I tribunali bloccheranno anche questo ordine esecutivo?

Così come 27 stati avevano fatto causa al governo federale per il Clean Power Plan di Obama, i diciotto altri stati che lo hanno difeso potrebbero fare causa alle misure dell’amministrazione Trump, in particolare lo stato di New York e la California, che lo ha già annunciato. Gli esperti di diritto americano sono divisi sul modo in cui la corte d’appello federale del District of Columbia deciderà di comportarsi in relazione al possibile rimpiazzo del Clean Power Plan che sarà proposto dall’EPA di Trump. Secondo Bruce Huber dell’Università di Notre Dame l’EPA non chiederà al tribunale di interrompere il processo sul Clean Power Plan perché per ora non ha ancora messo insieme una legge che lo sostituisca, mentre secondo Philip Wallach del Brooking Institute il tribunale potrebbe rinunciare a esprimersi sul Clean Power Plan vista l’importanza di tutta la questione, anche prima che l’EPA proponga una legge alternativa. Quello che è certo è che probabilmente qualsiasi proposta dell’EPA di Trump sarà contestata dalle organizzazioni ambientaliste e che i tribunali che l’analizzeranno chiederanno conto dell’impatto sull’ambiente di certe misure.

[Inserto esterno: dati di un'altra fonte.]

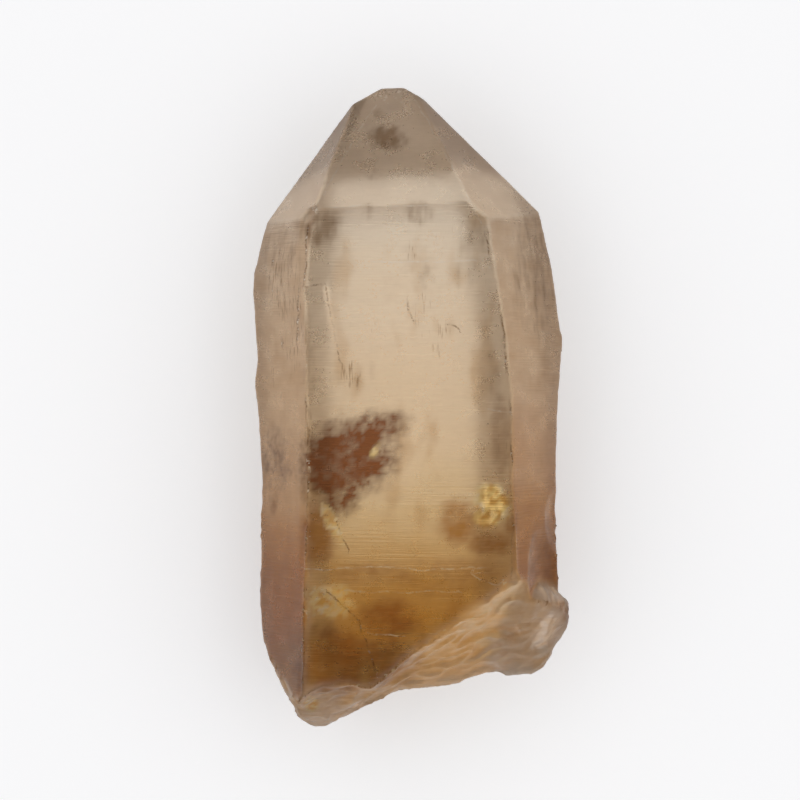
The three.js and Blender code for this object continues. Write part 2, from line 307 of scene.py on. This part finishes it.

Oltre all’ordine esecutivo firmato il 28 marzo, Trump ha anche annunciato che i fondi federali all’EPA saranno tagliati del 30 per cento – riducendo di 3.200 il numero di persone impiegate nell’agenzia – e di voler cambiare la legge che definisce gli standard per l’efficienza energetica di automobili e camion per i loro produttori. È improbabile che l’amministrazione Trump riesca a cancellare le regole sulla produzione dei veicoli stabilite da Obama (al massimo potrà renderle meno restrittive) mentre per quanto riguarda la riduzione del budget e dei posti di lavoro dell’EPA sarà necessario il voto del Congresso, dove anche alcuni Repubblicani sono critici nei confronti dei tagli.